Baby-Ligero: Three Tiny Tests for a Tiny Circuit

TL;DR — I took Muthu Venkitasubramaniam's Ligero whiteboard session (ZK Hack S3M5) and distilled the core idea into a tiny Rust lab:

Encode a toy circuit z = x * y + x over a small field.

Arrange its wires into rows of a matrix U, each row a tiny Reed-Solomon (RS) codeword.
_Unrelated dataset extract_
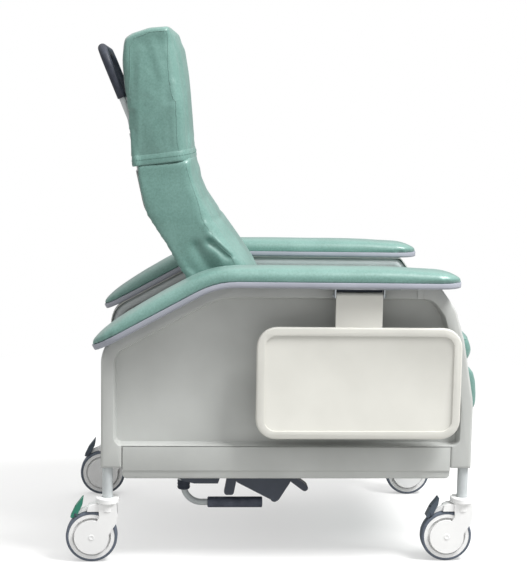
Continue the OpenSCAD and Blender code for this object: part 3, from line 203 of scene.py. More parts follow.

Implement the three Ligero-style tests on the rows:

a proximity test that only checks “are you in the code?”,

a multiplication test that checks t = x*y,

a linear test that checks z = t + x.

Craft a cheating strategy that passes proximity + linear, and see empirically that:

one round of tests catches it with probability ≈ 1/p,

repeating with fresh randomness drives cheating probability down like ≈ (1/p)^k.

All the code built for this study session can be found on github: ligero-mini-lab.

1. Motivation

In week 5 of my ZK learning plan (following the ZK Hack Whiteboard Sessions), I watched Muthu Venkitasubramaniam explain Ligero. The part that really grabbed me:

Ligero is not "just another polynomial-commitment SNARK".
It comes from the MPC-in-the-head paradigm, but what you actually see in the protocol are:
- a big matrix U of codewords (rows),
- three simple tests defined as random linear combinations of those rows:
  - proximity (are you close to a code?),
  - multiplication (are the products consistent?),
  - linear (do linear constraints hold?).

He claims that if you understand this U + tests picture, you're basically one step away from a full zero-knowledge SNARK with succinct verification.

So my goal for this week was:

Build a baby Ligero in Rust that actually runs those three tests on a tiny circuit, and see soundness amplification in numbers.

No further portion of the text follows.